-- Start Input material --

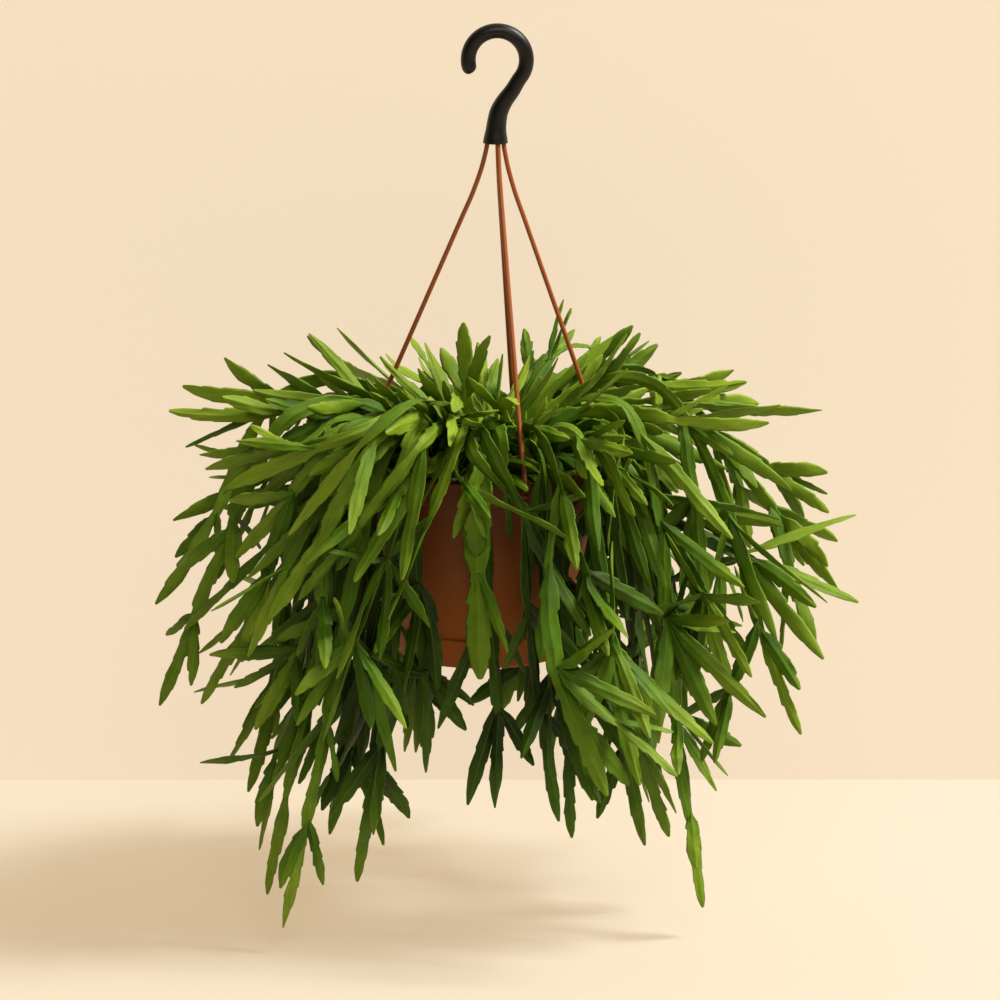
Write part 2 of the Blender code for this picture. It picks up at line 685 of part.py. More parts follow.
def fork_route(chain, joint, tip, change):
    """From a joint of a chain to another tip, leaving along the chain and drooping at the end."""
    rows = chain_frame(chain, np.array([joint - 2 * FORK_BACK, joint]))
    place, along, _, face = (row.mean(axis=0) for row in rows)
    end = tip_place(tip) + change["tip"]
    line = end - place
    far = np.linalg.norm(line)
    place = place + face * RIB / 6
    off = face * 0.34 * (1 if line @ face > 0 else -1)
    leave = unit(along * 0.5 + unit(line) + off + change["bend"])
    arrive = unit(unit(line) + (0, 0, -0.1) + 0.12 * outward(math.degrees(math.atan2(tip[2], tip[1])), 0))
    if tip[3] > 28:
        arrive = unit(unit(line) + outward(math.degrees(math.atan2(tip[2], tip[1])), end_lift(tip)))
    return bezier(place, place + leave * 0.3 * far, end - arrive * 0.36 * far, end, 40)


def draw_change(rng, attempt, tip_slack):
    """A random change to a route, which grows with each attempt."""
    size = (attempt / TRIES) ** 0.8
    return {
        "turn": rng.uniform(-44, 44) * size,
        "lift": rng.uniform(-20, 42) * size,
        "out": rng.uniform(-3, 26) * size,
        "up": rng.uniform(-6, 30) * size,
        "bend": rng.uniform(-0.9, 0.9, 3) * size,
        "tip": rng.uniform(-1, 1, 3) * tip_slack * size,
    }


def tip_place(tip):
    """A tip's place in the part's own frame."""
    return np.array([POT_X + tip[1] * MM, tip[2] * MM, RIM_Z + tip[3] * MM])


def best_forks(plant, tip):
    """The few joints of a plant's chains from which a fork to this tip is shortest and bends least."""
    choices = []
    for chain in plant["chains"]:
        joints = np.arange(1, chain["segments"]).astype(float)
        if len(joints) == 0:
            continue
        place, along, _, _ = chain_frame(chain, joints)
        line = tip_place(tip) - place
        far = np.linalg.norm(line, axis=1)
        cost = (far + 10 * MM) * (1.0 + 2.0 * np.abs(0.9 - np.sum(along * line, axis=1) / far))
        round_pot = np.degrees(np.arctan2(place[:, 1], place[:, 0] - POT_X))
        apart = round_pot - math.degrees(math.atan2(tip[2], tip[1]))
        cost = cost * (1.0 + np.abs((apart + 180) % 360 - 180) / 45)
        for k, joint in enumerate(joints):
            if far[k] > 0.6 * SEGMENT:
                choices.append((cost[k], k, chain, joint))
    choices.sort(key=lambda choice: choice[:2])
    return choices[:4]


def grow_chain(plant, rank, tip, space):
    """Bend one chain until it is clear of what all other plants and the pot hold, and place it."""
    number = plant["number"]
    rng = np.random.default_rng(1000 + 20 * number + rank)
    turn = math.degrees(math.atan2(tip[2], tip[1]))
    forks = best_forks(plant, tip)
    direct = np.linalg.norm(tip_place(tip) - plant["root"]) * 1.15
    for attempt in range(TRIES):
        change = draw_change(rng, attempt, tip[5])
        _, _, chain, joint = forks[attempt % len(forks)] if forks else (0, 0, None, 0)
        if forks and forks[0][0] < direct:
            route = fork_route(chain, joint, tip, change)
            neck = FORK_NECK
        else:
            route = main_route(plant, tip, change)
            neck = MAIN_NECK
        chain = make_chain(route, turn, SEGMENT_WIDE * tip[4], rng, neck)
        points, faces = chain_skin(chain, CLEAR)
        lenient = attempt > TRIES * (0.5 if plant["kind"] in ("rising", "short", "front") else 0.8)
        if space.is_free(number, points, faces) and (
                lenient or space.is_free(-2, *chain_skin(chain, CLEAR, skip=1))):
            space.add(number, points, faces)
            plant["chains"].append(chain)
            return True
    return False


def grow_plants(blocks, space):
    """Grow each plant's chains in turn, the furthest tips first, round the pot and its hanger."""
    plants = group_tips()
    for points, faces in blocks:
        space.add(-1, points, faces)
    for number, plant in enumerate(plants):
        plant["number"] = number
        plant["chains"] = []
        tips = [tip for _, tip in plant["tips"]]
        plant["tips"] = sorted(tips, key=lambda tip: -math.hypot(*tip[1:4]))
        space.add(number, *trunk_skin(plant["root"], CLEAR))
    for kind in GROWING_ORDER:
        for rank in range(max(len(plant["tips"]) for plant in plants)):
            for plant in plants:
                if plant["kind"] == kind and rank < len(plant["tips"]):
                    grow_chain(plant, rank, plant["tips"][rank], space)
    return [plant for plant in plants if len(plant["chains"]) > 1]


def fuse_plant(name, plant, group, cutters, material):
    """Join a plant's trunk and chains into one closed solid."""
    trunk = add_object(name, mesh_from(name, *trunk_skin(plant["root"])), group, material)
    chains = [add_object(f"{name}_chain_{k}", mesh_from("chain", *chain_skin(chain)), cutters)
              for k, chain in enumerate(plant["chains"])]
    combine(trunk, "UNION", chains, cutters, solver="MANIFOLD")
    tidy_union(trunk.data)
    return trunk


def main():
    """Build the pot and its hanger, then grow the plant in it."""
    group, cutters = reset_scene()
    pot = make_pot(group, cutters)
    saucer = make_saucer(group)
    hook = make_hook(group, cutters)
    rods = make_rods(group, cutters)
    soil = make_soil(group)
    blocks = [obstacle(item) for item in (pot, saucer, hook, *rods, soil)]
    plants = grow_plants(blocks, Clearance())
    bore_soil(soil, cutters, [plant["root"] for plant in plants])
    green = surface("stem skin", (0.09, 0.2, 0.03), 0.5)
    for number, plant in enumerate(plants):
        fuse_plant(f"stem_{number + 1:02d}", plant, group, cutters, green)
    cutters.hide_render = True


main()
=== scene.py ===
"""The looks of a potted rhipsalis micrantha in its hanging pot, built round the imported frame.

The stems are grown by the same rule and draws as the solids, then skinned finely, so that each fine stem
keeps its solid's form and place. All lengths are in metres, in the frame of the solids.
"""
import math

import bpy
import numpy as np
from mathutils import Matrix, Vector
from mathutils.bvhtree import BVHTree


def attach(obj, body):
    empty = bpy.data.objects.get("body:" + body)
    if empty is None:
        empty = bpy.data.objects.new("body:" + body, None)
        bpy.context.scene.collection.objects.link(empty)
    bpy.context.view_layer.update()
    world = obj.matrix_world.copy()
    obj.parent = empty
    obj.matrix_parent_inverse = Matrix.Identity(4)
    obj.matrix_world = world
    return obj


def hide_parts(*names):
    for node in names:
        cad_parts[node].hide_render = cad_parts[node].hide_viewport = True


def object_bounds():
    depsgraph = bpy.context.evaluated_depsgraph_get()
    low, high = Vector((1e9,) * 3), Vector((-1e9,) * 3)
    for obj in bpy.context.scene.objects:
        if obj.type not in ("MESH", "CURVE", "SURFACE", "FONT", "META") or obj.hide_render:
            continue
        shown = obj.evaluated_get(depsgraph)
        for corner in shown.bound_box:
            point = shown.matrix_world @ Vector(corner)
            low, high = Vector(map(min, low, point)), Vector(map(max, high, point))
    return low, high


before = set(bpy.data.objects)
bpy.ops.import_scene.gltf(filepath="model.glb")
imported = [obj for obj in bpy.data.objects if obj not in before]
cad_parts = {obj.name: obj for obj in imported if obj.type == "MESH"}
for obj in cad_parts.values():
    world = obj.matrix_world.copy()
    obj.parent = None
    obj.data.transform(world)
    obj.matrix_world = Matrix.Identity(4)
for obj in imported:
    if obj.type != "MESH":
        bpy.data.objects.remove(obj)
cad_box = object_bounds()

MM = 0.001

# Pot, saucer and soil: heights are above the rim plane, and every turned piece is on the pot's axis
POT_X = -10.4 * MM
RIM_Z = -289 * MM
RIM_R = 85 * MM
RIM_BAND = 16.6 * MM
BODY_TOP_R = 81 * MM
FOOT_R = 57 * MM
POT_HEIGHT = 131 * MM
WALL = 2 * MM
FLOOR = 2.4 * MM
SAUCER_R = 61.2 * MM
SAUCER_FOOT_R = 59 * MM
SAUCER_TOP = -115 * MM
SAUCER_BOTTOM = -134.5 * MM
SAUCER_WALL = 1.6 * MM
SNAP = 0.9 * MM
SOIL_TOP = -10 * MM
SOIL_CROWN = 3 * MM
GAP = 0.3 * MM
SOIL_STEPS = 30
NECK_R = SAUCER_R - SAUCER_WALL - GAP - 0.4 * MM

# Hook and rods
CROOK_INNER_R = 14.5 * MM
HOOK_R = 5.1 * MM
COLLAR_R = 8.5 * MM
COLLAR_X = -1.3 * MM
COLLAR_BOTTOM = -71 * MM
ROD_R = 1.6 * MM
ROD_RING = 5.5 * MM
ROD_AZIMUTHS = {"right": 0, "rear": 75, "left": 180, "front": 289}
HOLE_R = 1.95 * MM
EAR_R = 88 * MM
EAR_WIDE = 9 * MM
EAR_THICK = 5 * MM
EAR_TOP = -1.5 * MM
BEAD_R = 2.5 * MM

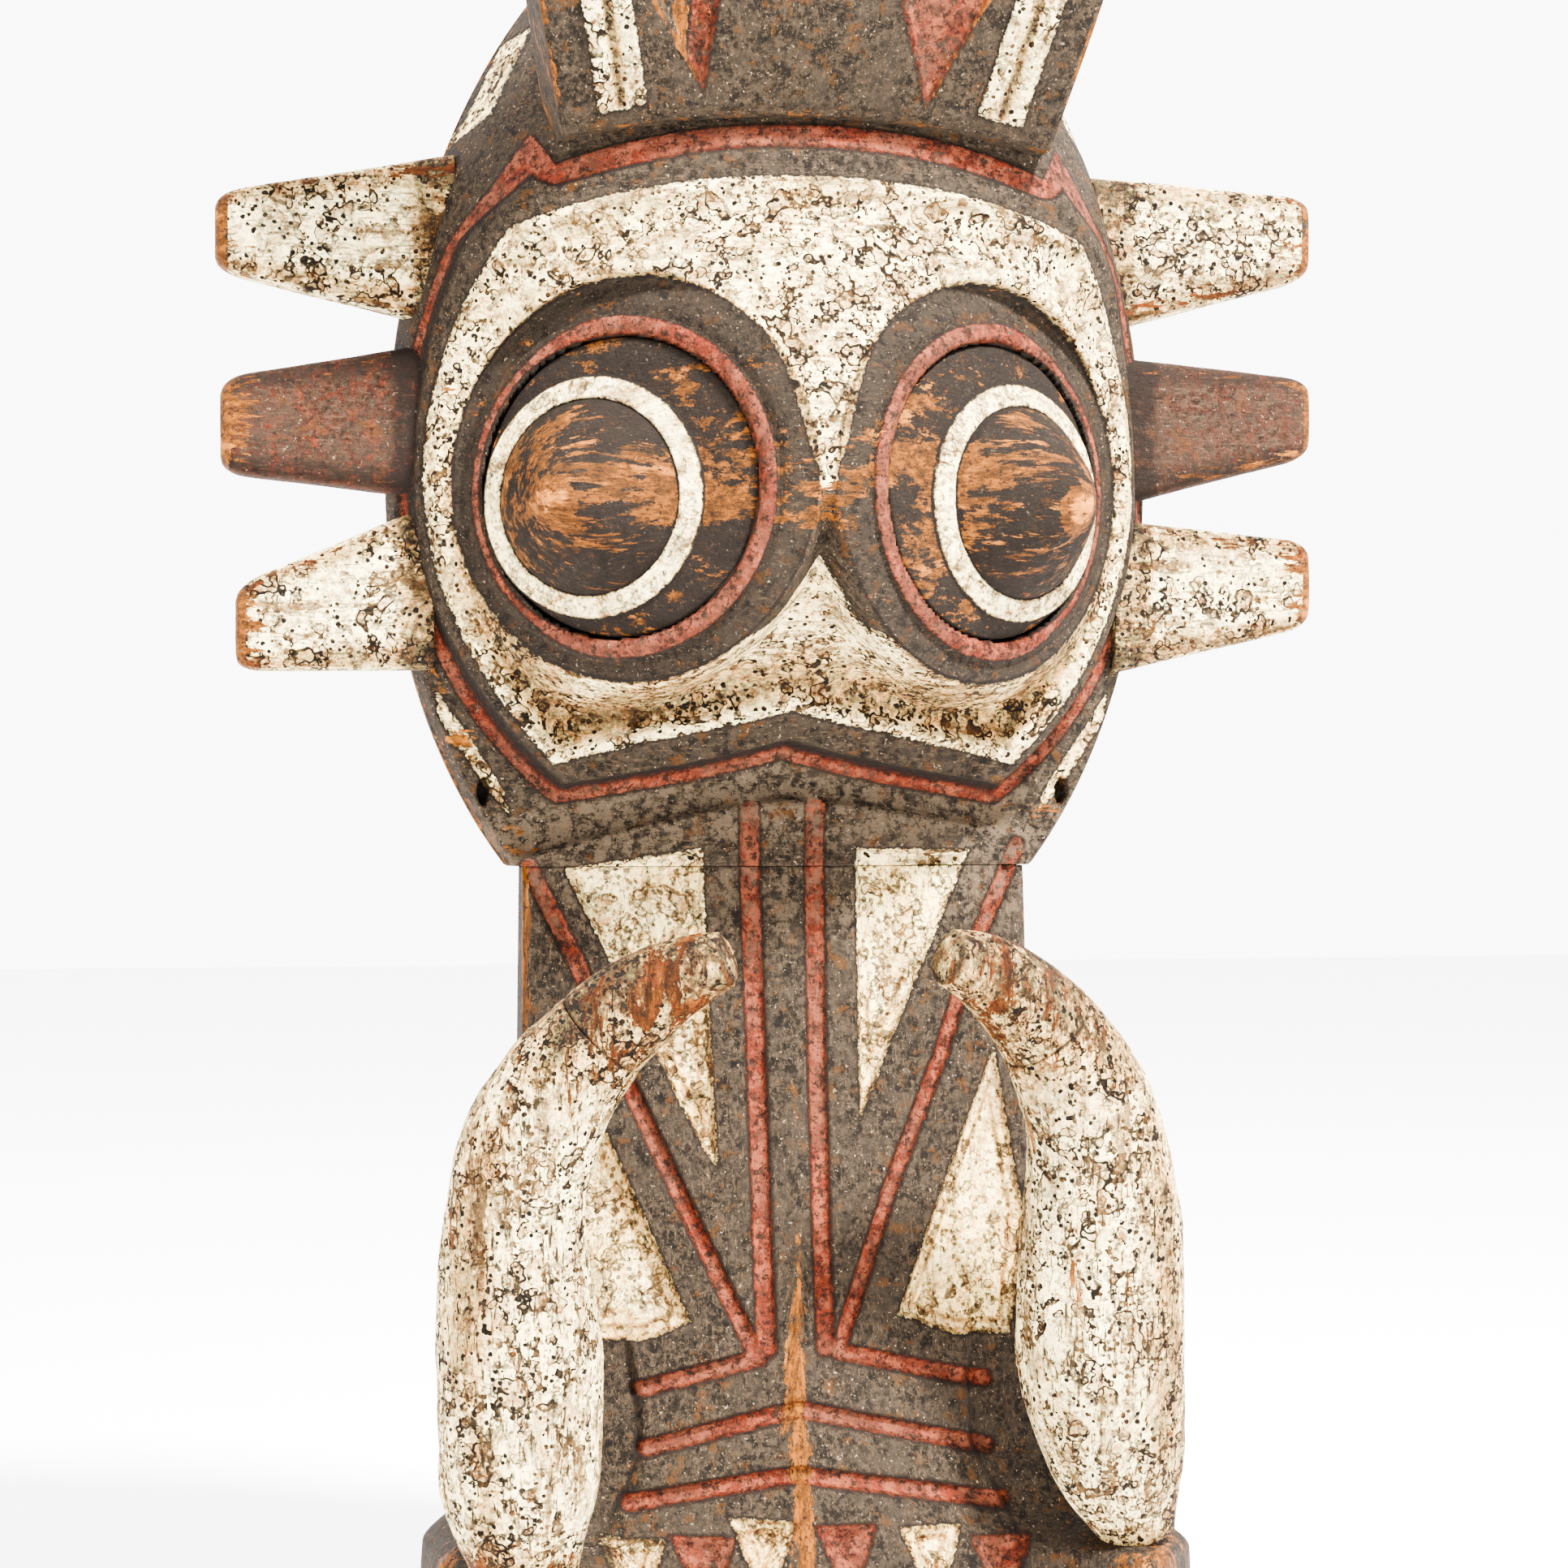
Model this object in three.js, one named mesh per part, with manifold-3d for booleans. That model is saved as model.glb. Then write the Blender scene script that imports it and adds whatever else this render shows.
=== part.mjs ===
// Carved wooden animal mask: a bulging face with two turned eyes, three spikes on each side,
// a leaning eared crest, and a long muzzle that carries two curved tusks.
// Millimetres, +Z up. The face looks towards -Y and the flat back lies in the plane y = 0.
// DEPTH is the distance in front of that plane, so a point at depth d has y = -d.
// The shapes are laid out with z = 0 near the eyes, and the whole mask is then moved so that
// the hanging point at the back of the forehead is the origin.

import * as THREE from 'three';
import { mergeVertices } from 'three/addons/utils/BufferGeometryUtils.js';
import Module from 'manifold-3d';

const wasm = await Module();
wasm.setup();

// ---- driving dimensions -------------------------------------------------------------------

const GAP = 0.3;                // clearance between pieces that touch
const HANGING_POINT_Z = 150;    // height of the origin above the eye line

const RIM_HALF_WIDTH = 157;
const RIM_TOP = 247;
const RIM_BOTTOM = -218;
const RIM_CENTRE_Z = -3;
const HEAD_END_Z = -158;        // the head is sawn off here, and the muzzle butts against it
const SIDE_WALL_HEIGHT = 130;
const SIDE_WALL_POWER = 0.6;

// Depth of the face plate along its middle line: [z, depth].
const FACE_PROFILE = [[-170, 31], [-125, 41], [-109, 46], [-94, 54], [-66, 82], [-38, 108],
  [-12, 127], [20, 123], [60, 111], [107, 94], [129, 90], [260, 60]];
const PLATE_EDGE_DEPTH = 15;
const PLATE_HALF_WIDTH = 158;
const PLATE_STEP = 12;          // how far the face plate stands proud of the head

const CAVITY = { halfWidth: 128, halfHeight: 124, centreZ: -20, depth: 70, power: 0.6, wall: 15 };
const LACING_HOLE = { x: 119, z: -128, width: 5, height: 11 };

const EYE = { x: 69, z: -8, depth: 89, tilt: THREE.MathUtils.degToRad(33), goggleRadius: 78 };
const BOSS = { shiftOut: 5.7, shiftDown: 3, radius: 57.5, seat: -14 };
const DOME = { shiftOut: 10.1, shiftDown: 4, outerRing: 46, innerRing: 38, height: 41 };

// Depth of the middle of every spike, and half its depth at the root and at the tip.
const SPIKE_DEPTH = { centre: 15, root: 13.5, tip: 10.5 };
// One entry for each spike: heights of its middle, and half its height, at the root and the tip,
// and how far out the tip reaches.
const SPIKES = [
  { name: 'spike_left_upper', side: -1, rootZ: 91, tipZ: 93, rootHalf: 35, tipHalf: 15.5, tipX: 225 },
  { name: 'spike_left_middle', side: -1, rootZ: 19.5, tipZ: 16.5, rootHalf: 30.5, tipHalf: 19, tipX: 223 },
  { name: 'spike_left_lower', side: -1, rootZ: -46.5, tipZ: -63.5, rootHalf: 33.5, tipHalf: 17, tipX: 217 },
  { name: 'spike_right_upper', side: 1, rootZ: 92, tipZ: 102, rootHalf: 33, tipHalf: 17, tipX: 225 },
  { name: 'spike_right_middle', side: 1, rootZ: 20, tipZ: 27, rootHalf: 31, tipHalf: 16.5, tipX: 225 },
  { name: 'spike_right_lower', side: 1, rootZ: -48, tipZ: -42, rootHalf: 32, tipHalf: 18, tipX: 225 },
];
const SPIKE_PEG_RADIUS = 3.5;
const SPIKE_HOUSING = 14;       // how far a spike's full section is let into the rim
const SPIKE_TENON = { length: 13, halfHeight: 12, halfDepth: 8 };

const CREST_FOOT = { z: 123, middleZ: 133, halfWidth: 96 };
const CREST_TOP_Z = 312;
const CREST_PEG = { x: 48, far: 78, aboveFoot: 22, radius: 5 };

const TONGUE = { halfWidth: 42, height: 22, near: 6, far: 18 };
const TONGUE_PEG = { x: 26, aboveEnd: 7, radius: 4 };
// The muzzle down its length: [z, value].
const MUZZLE_HALF_WIDTH = [[-492, 122], [-480, 140], [-455, 151], [-430, 150], [-412, 132],
  [-380, 112], [-320, 105], [-250, 104], [-158, 103]];
const MUZZLE_MIDDLE_X = [[-492, 8], [-425, 8], [-380, 2], [-330, 0], [-158, 0]];
const MUZZLE_RIDGE = [[-492, 66], [-480, 84], [-455, 97], [-430, 92], [-350, 66], [-250, 46],
  [-158, 30]];
const MUZZLE_EDGE = [[-492, 34], [-480, 46], [-455, 60], [-430, 62], [-412, 52], [-350, 38],
  [-250, 27], [-158, 20]];
// The swelling under each tusk's foot, and the heights over which it rises and dies away.
const FOOT_BOSS = { leftX: -109, rightX: 131, height: 44, width: 24, from: -414, to: -426, fade: -455 };
// The trough in the muzzle's back: [z, half-width, depth].
const TROUGH = [[-185, 60, 10], [-260, 66, 26], [-350, 70, 42], [-440, 80, 62]];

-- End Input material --

Produce the lines from the top of the listing through the "return np.array([POT_X +" line exactly as they appear, with no additional output.

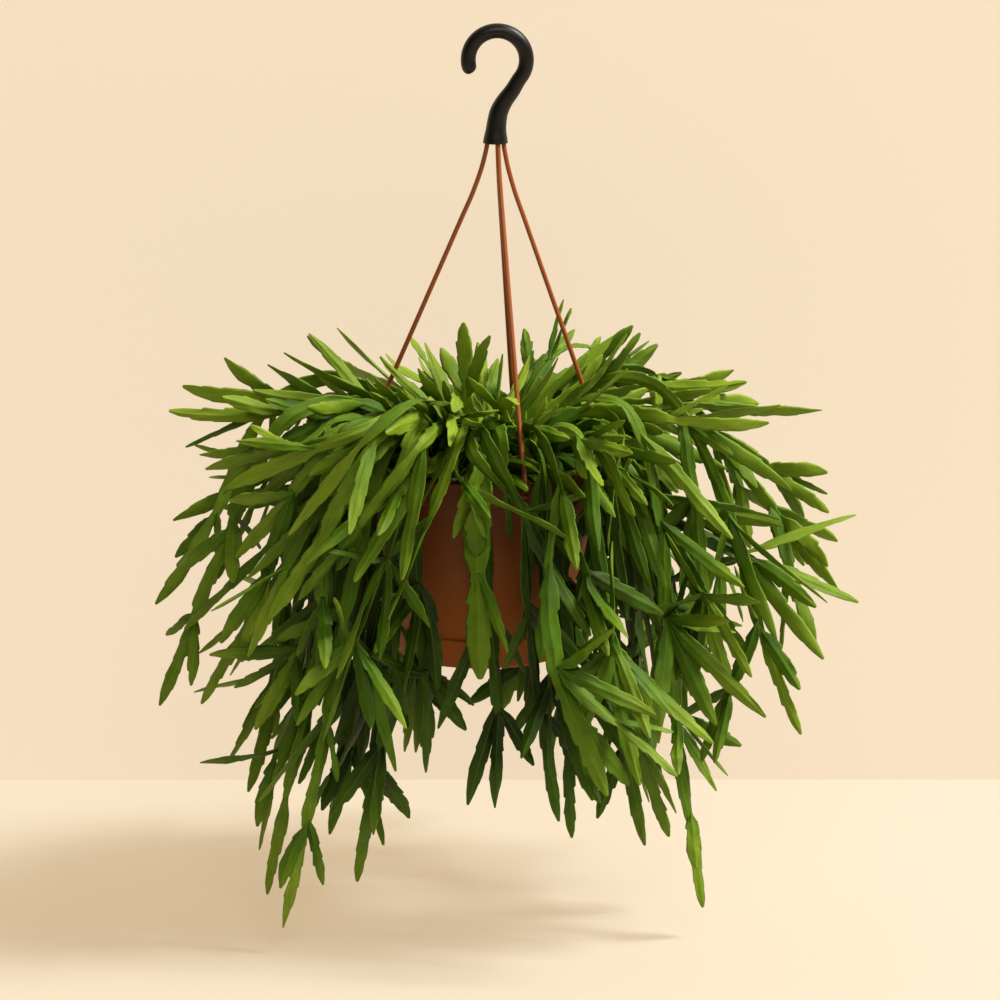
Write part 2 of the Blender code for this picture. It picks up at line 685 of part.py. More parts follow.
def fork_route(chain, joint, tip, change):
    """From a joint of a chain to another tip, leaving along the chain and drooping at the end."""
    rows = chain_frame(chain, np.array([joint - 2 * FORK_BACK, joint]))
    place, along, _, face = (row.mean(axis=0) for row in rows)
    end = tip_place(tip) + change["tip"]
    line = end - place
    far = np.linalg.norm(line)
    place = place + face * RIB / 6
    off = face * 0.34 * (1 if line @ face > 0 else -1)
    leave = unit(along * 0.5 + unit(line) + off + change["bend"])
    arrive = unit(unit(line) + (0, 0, -0.1) + 0.12 * outward(math.degrees(math.atan2(tip[2], tip[1])), 0))
    if tip[3] > 28:
        arrive = unit(unit(line) + outward(math.degrees(math.atan2(tip[2], tip[1])), end_lift(tip)))
    return bezier(place, place + leave * 0.3 * far, end - arrive * 0.36 * far, end, 40)


def draw_change(rng, attempt, tip_slack):
    """A random change to a route, which grows with each attempt."""
    size = (attempt / TRIES) ** 0.8
    return {
        "turn": rng.uniform(-44, 44) * size,
        "lift": rng.uniform(-20, 42) * size,
        "out": rng.uniform(-3, 26) * size,
        "up": rng.uniform(-6, 30) * size,
        "bend": rng.uniform(-0.9, 0.9, 3) * size,
        "tip": rng.uniform(-1, 1, 3) * tip_slack * size,
    }


def tip_place(tip):
    """A tip's place in the part's own frame."""
    return np.array([POT_X + tip[1] * MM, tip[2] * MM, RIM_Z + tip[3] * MM])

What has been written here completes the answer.